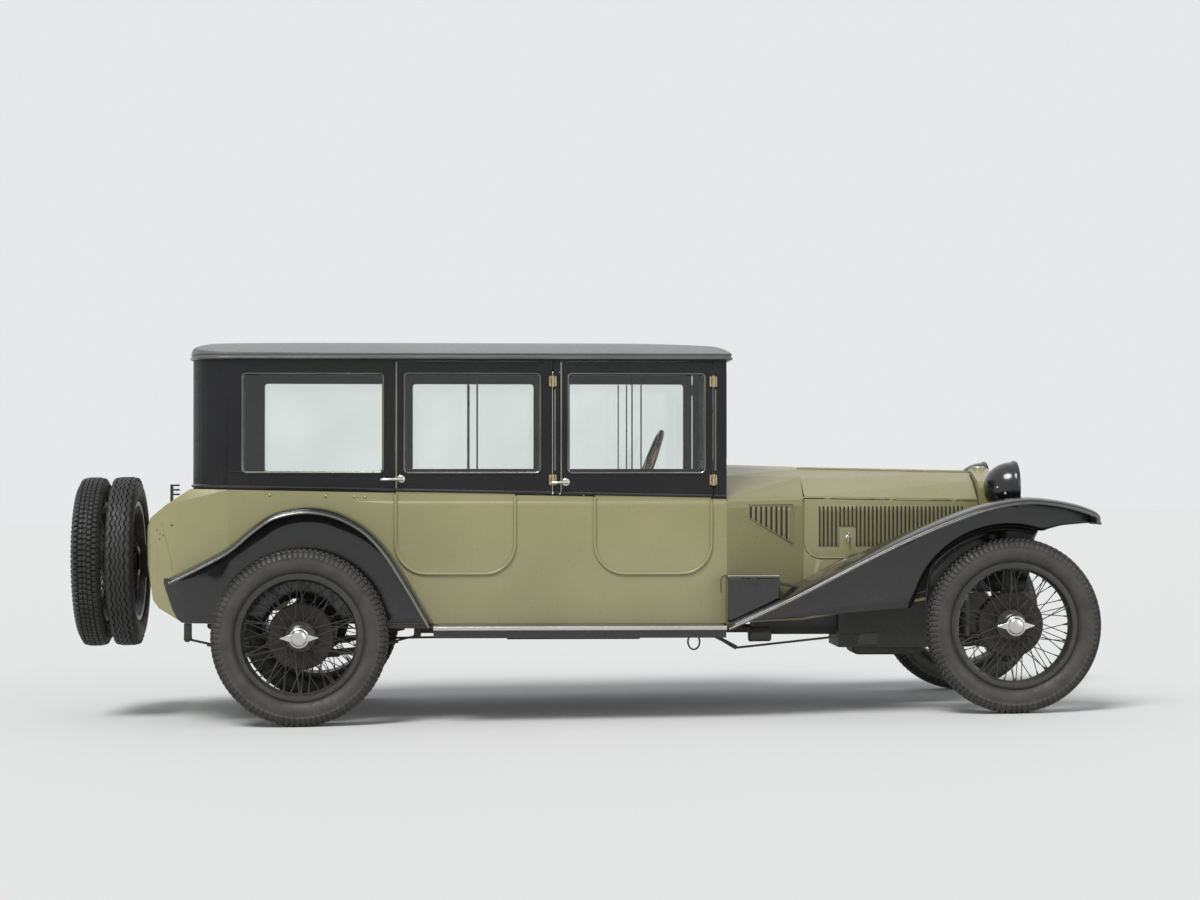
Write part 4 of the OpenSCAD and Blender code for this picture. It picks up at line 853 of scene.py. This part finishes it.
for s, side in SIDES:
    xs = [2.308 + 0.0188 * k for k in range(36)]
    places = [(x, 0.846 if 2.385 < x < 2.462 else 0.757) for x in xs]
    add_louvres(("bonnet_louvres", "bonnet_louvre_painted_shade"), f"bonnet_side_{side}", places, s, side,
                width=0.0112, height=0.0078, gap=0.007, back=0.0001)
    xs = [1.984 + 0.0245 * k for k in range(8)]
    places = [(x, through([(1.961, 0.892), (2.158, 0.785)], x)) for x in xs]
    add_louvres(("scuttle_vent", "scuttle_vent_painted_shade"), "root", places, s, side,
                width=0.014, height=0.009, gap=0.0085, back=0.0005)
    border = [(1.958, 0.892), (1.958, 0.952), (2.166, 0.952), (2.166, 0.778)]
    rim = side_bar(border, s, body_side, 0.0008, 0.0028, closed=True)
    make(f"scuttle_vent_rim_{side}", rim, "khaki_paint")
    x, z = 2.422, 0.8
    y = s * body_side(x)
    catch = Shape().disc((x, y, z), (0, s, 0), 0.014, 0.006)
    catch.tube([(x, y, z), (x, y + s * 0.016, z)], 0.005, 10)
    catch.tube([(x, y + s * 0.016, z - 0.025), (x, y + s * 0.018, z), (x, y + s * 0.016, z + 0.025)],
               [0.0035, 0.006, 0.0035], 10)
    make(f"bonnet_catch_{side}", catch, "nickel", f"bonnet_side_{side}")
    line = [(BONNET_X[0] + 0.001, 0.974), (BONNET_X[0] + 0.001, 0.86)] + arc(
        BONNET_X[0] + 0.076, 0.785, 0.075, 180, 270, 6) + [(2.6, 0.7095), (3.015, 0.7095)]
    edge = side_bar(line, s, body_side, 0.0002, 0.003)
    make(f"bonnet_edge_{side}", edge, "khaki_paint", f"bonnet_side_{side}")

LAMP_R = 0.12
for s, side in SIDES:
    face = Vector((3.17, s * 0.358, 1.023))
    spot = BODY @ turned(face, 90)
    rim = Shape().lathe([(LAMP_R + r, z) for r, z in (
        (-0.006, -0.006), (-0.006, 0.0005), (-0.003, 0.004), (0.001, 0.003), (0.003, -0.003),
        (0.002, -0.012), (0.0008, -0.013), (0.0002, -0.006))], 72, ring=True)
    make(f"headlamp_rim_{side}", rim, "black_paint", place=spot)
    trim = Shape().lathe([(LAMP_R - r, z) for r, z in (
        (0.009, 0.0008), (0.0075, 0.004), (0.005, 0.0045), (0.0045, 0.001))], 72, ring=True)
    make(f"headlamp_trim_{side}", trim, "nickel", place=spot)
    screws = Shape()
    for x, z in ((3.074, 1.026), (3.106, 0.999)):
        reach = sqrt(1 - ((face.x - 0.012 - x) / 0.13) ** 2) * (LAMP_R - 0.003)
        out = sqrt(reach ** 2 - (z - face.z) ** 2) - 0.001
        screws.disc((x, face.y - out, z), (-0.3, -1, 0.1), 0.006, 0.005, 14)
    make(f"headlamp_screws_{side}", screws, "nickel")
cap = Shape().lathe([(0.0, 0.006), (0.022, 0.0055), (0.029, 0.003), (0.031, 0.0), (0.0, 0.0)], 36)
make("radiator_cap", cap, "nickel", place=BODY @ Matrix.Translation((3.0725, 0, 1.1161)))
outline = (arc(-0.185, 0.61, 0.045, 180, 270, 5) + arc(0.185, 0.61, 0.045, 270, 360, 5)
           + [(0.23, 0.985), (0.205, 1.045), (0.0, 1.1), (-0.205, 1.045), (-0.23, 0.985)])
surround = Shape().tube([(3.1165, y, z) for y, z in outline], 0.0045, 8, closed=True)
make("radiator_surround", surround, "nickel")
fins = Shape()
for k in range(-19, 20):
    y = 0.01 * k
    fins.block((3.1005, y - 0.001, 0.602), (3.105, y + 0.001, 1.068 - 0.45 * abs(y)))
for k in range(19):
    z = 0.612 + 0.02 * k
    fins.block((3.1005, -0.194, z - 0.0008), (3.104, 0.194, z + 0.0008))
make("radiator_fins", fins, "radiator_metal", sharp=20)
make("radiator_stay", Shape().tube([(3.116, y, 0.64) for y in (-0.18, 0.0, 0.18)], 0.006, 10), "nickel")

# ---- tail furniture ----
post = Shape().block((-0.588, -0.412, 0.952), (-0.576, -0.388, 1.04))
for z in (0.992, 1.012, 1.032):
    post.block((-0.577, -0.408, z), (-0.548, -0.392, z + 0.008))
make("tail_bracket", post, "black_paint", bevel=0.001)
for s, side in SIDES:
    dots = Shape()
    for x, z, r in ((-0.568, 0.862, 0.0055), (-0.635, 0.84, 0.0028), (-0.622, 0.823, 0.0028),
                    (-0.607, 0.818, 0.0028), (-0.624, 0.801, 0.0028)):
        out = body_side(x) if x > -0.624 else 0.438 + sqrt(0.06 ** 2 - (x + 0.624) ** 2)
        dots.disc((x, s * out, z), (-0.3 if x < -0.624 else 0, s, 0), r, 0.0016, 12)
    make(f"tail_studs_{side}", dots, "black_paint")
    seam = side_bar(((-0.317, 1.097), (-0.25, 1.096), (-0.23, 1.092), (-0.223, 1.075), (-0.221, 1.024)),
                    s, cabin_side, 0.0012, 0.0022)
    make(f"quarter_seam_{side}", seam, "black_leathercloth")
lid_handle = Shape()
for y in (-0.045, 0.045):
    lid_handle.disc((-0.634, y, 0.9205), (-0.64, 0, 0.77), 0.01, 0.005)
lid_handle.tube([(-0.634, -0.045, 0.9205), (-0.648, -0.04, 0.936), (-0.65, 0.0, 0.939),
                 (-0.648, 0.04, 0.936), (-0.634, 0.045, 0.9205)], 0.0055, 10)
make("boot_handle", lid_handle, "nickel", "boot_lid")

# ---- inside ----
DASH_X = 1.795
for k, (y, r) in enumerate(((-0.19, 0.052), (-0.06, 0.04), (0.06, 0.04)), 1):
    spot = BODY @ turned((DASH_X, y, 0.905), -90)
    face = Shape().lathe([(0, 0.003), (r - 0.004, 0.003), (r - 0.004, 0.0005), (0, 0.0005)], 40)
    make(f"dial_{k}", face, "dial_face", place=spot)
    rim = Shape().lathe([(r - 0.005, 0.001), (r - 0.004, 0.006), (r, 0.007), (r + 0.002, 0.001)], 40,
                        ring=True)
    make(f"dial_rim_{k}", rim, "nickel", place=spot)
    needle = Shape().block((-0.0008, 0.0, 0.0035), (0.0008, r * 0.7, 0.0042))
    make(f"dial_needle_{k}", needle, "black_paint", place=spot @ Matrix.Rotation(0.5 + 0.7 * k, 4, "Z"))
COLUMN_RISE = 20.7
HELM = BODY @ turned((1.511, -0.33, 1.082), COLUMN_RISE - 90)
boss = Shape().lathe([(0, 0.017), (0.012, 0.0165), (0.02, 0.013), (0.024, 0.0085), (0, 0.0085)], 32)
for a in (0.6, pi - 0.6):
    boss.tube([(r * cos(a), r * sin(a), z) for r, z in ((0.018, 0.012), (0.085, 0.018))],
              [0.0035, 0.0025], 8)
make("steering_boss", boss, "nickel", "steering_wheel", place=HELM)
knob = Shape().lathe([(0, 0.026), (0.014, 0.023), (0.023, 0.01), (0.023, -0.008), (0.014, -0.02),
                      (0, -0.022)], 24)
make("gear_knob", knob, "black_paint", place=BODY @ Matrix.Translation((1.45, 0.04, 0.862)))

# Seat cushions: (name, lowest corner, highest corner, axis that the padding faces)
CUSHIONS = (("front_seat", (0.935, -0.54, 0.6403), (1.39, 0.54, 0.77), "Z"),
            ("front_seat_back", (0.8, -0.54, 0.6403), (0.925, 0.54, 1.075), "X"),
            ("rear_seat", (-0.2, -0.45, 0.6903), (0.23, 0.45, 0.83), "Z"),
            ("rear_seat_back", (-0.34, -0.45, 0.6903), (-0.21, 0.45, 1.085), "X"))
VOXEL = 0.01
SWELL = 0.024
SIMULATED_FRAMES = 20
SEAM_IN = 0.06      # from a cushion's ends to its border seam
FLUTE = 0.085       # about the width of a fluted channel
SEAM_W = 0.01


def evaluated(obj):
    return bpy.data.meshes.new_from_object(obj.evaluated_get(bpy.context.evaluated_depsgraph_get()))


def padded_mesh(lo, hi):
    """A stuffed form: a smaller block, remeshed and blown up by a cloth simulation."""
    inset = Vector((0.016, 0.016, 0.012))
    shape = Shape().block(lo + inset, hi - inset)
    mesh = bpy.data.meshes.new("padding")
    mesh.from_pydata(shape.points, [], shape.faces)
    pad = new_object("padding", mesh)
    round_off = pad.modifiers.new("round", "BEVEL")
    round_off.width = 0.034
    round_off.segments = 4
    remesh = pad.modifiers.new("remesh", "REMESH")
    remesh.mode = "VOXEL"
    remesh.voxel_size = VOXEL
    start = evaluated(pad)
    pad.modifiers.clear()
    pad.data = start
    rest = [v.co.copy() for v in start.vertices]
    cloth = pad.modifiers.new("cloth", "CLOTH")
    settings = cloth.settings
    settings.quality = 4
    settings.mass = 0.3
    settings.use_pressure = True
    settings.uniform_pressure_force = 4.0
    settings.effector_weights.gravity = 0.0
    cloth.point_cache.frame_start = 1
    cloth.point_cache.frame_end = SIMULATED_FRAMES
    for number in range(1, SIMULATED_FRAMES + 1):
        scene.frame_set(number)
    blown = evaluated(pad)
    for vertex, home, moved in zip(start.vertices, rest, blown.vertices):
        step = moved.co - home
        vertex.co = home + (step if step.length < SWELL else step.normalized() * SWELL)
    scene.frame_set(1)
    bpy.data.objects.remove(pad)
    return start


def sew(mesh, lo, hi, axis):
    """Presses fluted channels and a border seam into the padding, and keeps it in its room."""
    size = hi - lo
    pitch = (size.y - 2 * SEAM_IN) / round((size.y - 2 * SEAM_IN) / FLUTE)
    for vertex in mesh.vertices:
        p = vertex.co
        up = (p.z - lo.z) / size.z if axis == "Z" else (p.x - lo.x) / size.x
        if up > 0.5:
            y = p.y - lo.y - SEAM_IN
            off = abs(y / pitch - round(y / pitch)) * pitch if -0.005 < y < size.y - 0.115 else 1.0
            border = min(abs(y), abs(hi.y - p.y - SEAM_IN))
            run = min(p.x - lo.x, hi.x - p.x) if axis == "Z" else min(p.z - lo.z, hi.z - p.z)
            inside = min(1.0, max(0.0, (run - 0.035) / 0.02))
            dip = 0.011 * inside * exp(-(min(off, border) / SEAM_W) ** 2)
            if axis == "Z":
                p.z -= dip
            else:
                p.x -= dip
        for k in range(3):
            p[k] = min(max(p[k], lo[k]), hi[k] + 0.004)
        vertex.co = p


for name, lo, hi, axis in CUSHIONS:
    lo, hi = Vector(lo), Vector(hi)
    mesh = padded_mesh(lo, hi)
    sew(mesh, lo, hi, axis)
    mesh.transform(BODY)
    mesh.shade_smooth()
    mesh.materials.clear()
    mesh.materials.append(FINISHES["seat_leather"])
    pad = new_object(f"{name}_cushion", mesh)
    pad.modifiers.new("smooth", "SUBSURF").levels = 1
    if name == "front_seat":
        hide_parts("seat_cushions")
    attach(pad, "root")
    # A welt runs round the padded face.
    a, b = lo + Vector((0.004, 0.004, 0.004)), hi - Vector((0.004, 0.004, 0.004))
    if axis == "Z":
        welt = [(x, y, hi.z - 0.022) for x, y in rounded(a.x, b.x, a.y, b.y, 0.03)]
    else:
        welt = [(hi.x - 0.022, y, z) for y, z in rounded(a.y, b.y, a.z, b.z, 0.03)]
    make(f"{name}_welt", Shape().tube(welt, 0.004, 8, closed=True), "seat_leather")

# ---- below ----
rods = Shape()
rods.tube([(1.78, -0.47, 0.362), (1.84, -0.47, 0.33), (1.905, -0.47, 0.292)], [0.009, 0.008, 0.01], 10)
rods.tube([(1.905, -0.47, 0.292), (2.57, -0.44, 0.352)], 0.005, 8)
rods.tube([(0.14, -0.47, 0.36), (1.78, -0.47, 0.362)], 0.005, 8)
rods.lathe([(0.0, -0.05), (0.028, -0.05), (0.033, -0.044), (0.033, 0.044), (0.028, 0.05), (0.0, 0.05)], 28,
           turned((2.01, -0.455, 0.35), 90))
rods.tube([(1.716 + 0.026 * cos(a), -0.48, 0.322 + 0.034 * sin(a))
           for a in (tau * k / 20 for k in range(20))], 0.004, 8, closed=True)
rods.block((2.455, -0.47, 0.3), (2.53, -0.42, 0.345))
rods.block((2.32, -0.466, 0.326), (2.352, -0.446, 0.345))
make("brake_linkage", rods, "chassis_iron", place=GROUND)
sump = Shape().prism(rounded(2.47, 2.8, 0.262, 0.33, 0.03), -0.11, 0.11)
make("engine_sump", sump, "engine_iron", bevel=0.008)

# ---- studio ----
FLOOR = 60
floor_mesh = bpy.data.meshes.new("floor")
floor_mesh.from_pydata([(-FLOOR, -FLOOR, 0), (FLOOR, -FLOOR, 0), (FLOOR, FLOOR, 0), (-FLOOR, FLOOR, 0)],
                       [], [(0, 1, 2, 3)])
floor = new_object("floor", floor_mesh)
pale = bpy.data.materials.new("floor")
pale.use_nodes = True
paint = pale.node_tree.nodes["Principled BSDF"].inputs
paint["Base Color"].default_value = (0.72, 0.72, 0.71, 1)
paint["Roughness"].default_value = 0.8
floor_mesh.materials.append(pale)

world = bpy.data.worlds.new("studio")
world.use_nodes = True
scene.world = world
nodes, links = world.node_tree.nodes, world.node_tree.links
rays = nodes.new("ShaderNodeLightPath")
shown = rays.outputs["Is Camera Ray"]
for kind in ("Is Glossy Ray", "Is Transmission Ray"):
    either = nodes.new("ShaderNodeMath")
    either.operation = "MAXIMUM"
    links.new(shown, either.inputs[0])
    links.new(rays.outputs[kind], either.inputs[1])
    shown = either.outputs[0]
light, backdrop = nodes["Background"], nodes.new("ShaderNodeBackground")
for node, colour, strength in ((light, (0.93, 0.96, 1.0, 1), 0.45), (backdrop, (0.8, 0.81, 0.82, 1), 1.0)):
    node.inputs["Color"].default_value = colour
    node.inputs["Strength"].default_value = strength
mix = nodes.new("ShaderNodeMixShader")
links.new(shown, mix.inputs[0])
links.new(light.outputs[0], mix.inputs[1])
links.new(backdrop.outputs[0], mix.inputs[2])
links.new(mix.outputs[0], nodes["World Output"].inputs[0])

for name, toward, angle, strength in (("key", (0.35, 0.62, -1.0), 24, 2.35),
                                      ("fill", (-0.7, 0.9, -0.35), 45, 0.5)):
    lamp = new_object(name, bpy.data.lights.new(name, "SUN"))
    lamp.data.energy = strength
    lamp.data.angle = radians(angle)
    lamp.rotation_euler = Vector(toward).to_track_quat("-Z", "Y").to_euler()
========================================================================
What is the number of lines above that contain the string "scene"? Answer with the number alone.

4